== Raw data ==

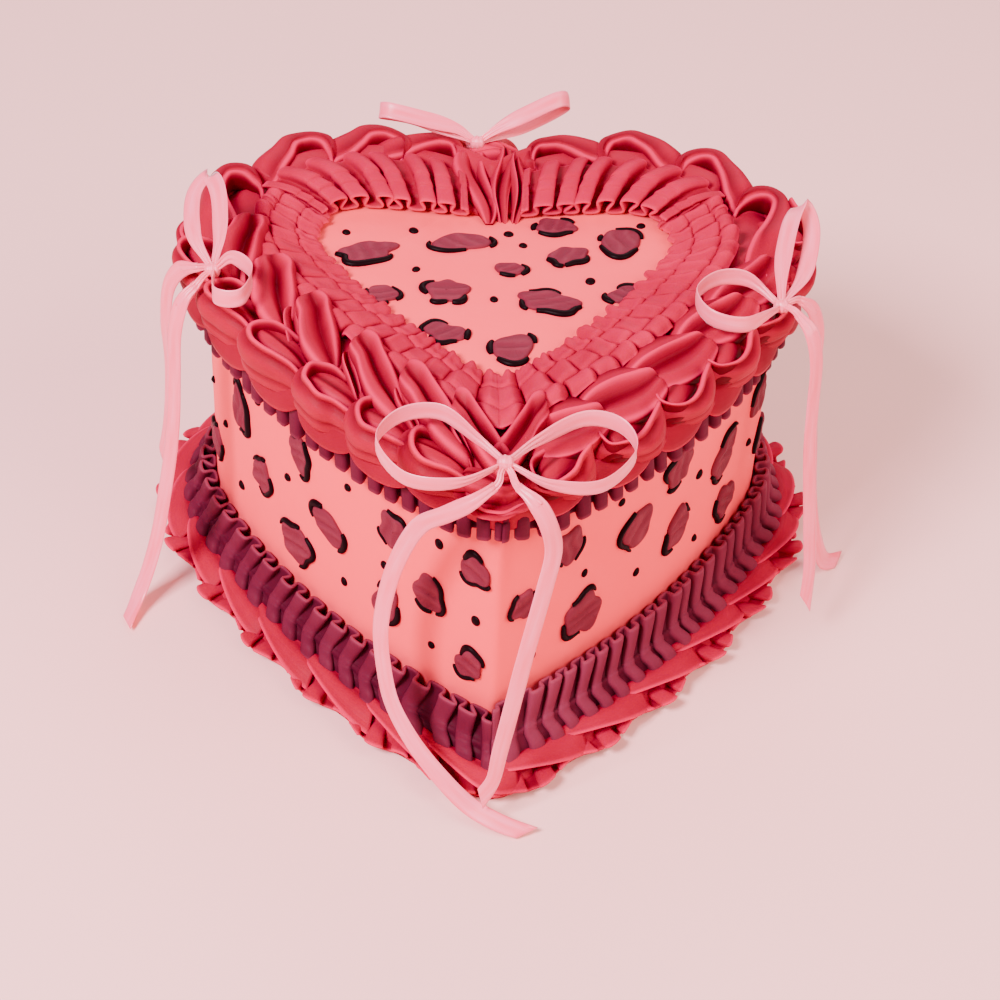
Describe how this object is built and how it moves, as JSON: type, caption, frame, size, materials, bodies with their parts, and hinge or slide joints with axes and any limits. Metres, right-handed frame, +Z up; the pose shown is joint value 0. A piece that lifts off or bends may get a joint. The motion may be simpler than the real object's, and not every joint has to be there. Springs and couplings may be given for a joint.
{
  "type": "heart shaped celebration cake",
  "caption": "Heart shaped layer cake in pink icing with plum leopard spots, hot pink and plum piped ruffle borders at rim and base, and satin ribbon bows.",
  "frame": {"origin": "middle of the standing pieces' box, at the level the cake stands on", "axes": "+Z up, -Y from the middle to the heart's front tip, +X to the right seen from the front"},
  "size_m": [0.2703, 0.2561, 0.1509],
  "materials": {
    "body_icing": "smooth soft buttercream",
    "hot_pink_icing": "soft satin buttercream",
    "plum_icing": "soft matt buttercream",
    "ribbon": "satin"
  },
  "bodies": {
    "root": {"cake": "body_icing", "cleft_petals": "hot_pink_icing", "top_border_left": "hot_pink_icing", "inner_ruffle_left": "hot_pink_icing", "under_frill_left": "plum_icing", "plum_base_left": "plum_icing", "pink_base_left": "hot_pink_icing", "top_border_right": "hot_pink_icing", "inner_ruffle_right": "hot_pink_icing", "under_frill_right": "plum_icing", "plum_base_right": "plum_icing", "pink_base_right": "hot_pink_icing", "bow_front": "ribbon", "bow_left": "ribbon", "bow_right": "ribbon", "bow_back": "ribbon", "tail_front_left": "ribbon", "tail_front_right": "ribbon", "tail_left_front": "ribbon", "tail_left_back": "ribbon", "tail_right_front": "ribbon", "tail_right_back": "ribbon", "tail_back_left": "ribbon", "tail_back_right": "ribbon"}
  },
  "joints": []
}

===

> **Set exercise**
Reproduce the listing in full. Keep it exactly as written.

> **The result**
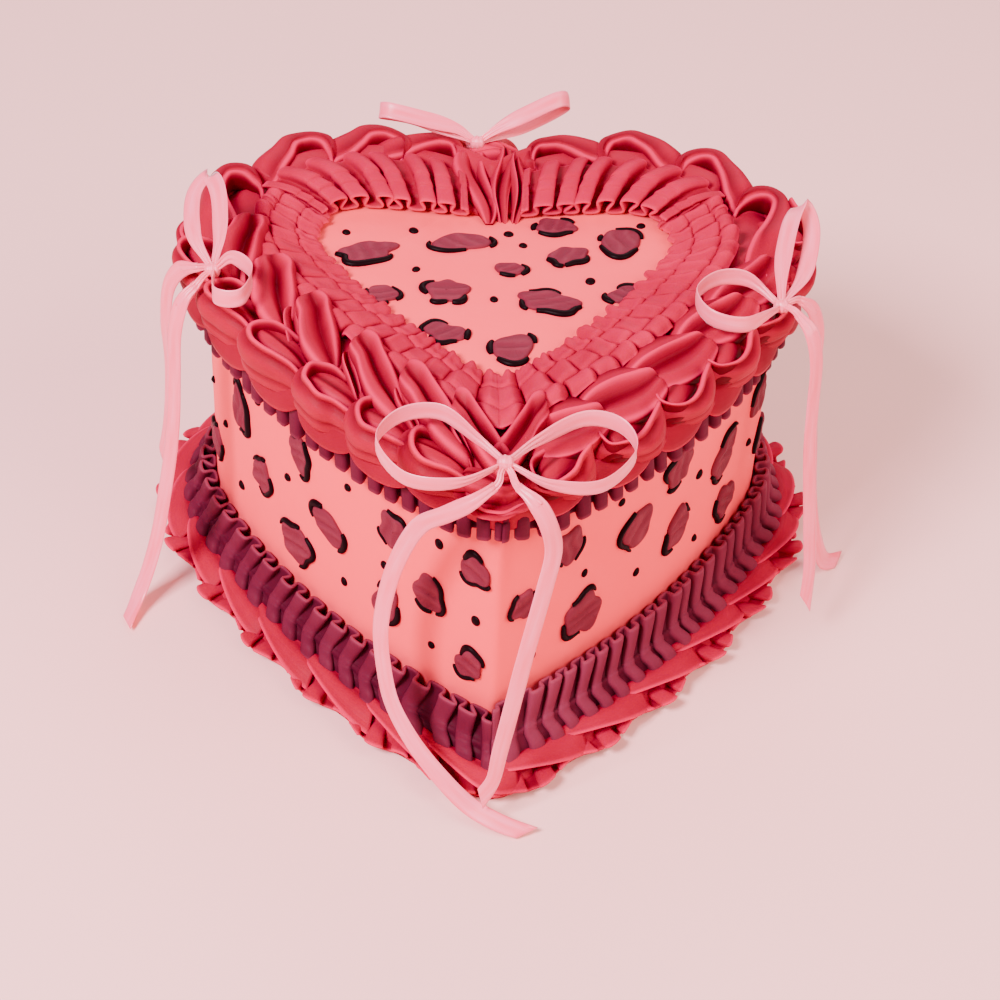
Describe how this object is built and how it moves, as JSON: type, caption, frame, size, materials, bodies with their parts, and hinge or slide joints with axes and any limits. Metres, right-handed frame, +Z up; the pose shown is joint value 0. A piece that lifts off or bends may get a joint. The motion may be simpler than the real object's, and not every joint has to be there. Springs and couplings may be given for a joint.
{
  "type": "heart shaped celebration cake",
  "caption": "Heart shaped layer cake in pink icing with plum leopard spots, hot pink and plum piped ruffle borders at rim and base, and satin ribbon bows.",
  "frame": {"origin": "middle of the standing pieces' box, at the level the cake stands on", "axes": "+Z up, -Y from the middle to the heart's front tip, +X to the right seen from the front"},
  "size_m": [0.2703, 0.2561, 0.1509],
  "materials": {
    "body_icing": "smooth soft buttercream",
    "hot_pink_icing": "soft satin buttercream",
    "plum_icing": "soft matt buttercream",
    "ribbon": "satin"
  },
  "bodies": {
    "root": {"cake": "body_icing", "cleft_petals": "hot_pink_icing", "top_border_left": "hot_pink_icing", "inner_ruffle_left": "hot_pink_icing", "under_frill_left": "plum_icing", "plum_base_left": "plum_icing", "pink_base_left": "hot_pink_icing", "top_border_right": "hot_pink_icing", "inner_ruffle_right": "hot_pink_icing", "under_frill_right": "plum_icing", "plum_base_right": "plum_icing", "pink_base_right": "hot_pink_icing", "bow_front": "ribbon", "bow_left": "ribbon", "bow_right": "ribbon", "bow_back": "ribbon", "tail_front_left": "ribbon", "tail_front_right": "ribbon", "tail_left_front": "ribbon", "tail_left_back": "ribbon", "tail_right_front": "ribbon", "tail_right_back": "ribbon", "tail_back_left": "ribbon", "tail_back_right": "ribbon"}
  },
  "joints": []
}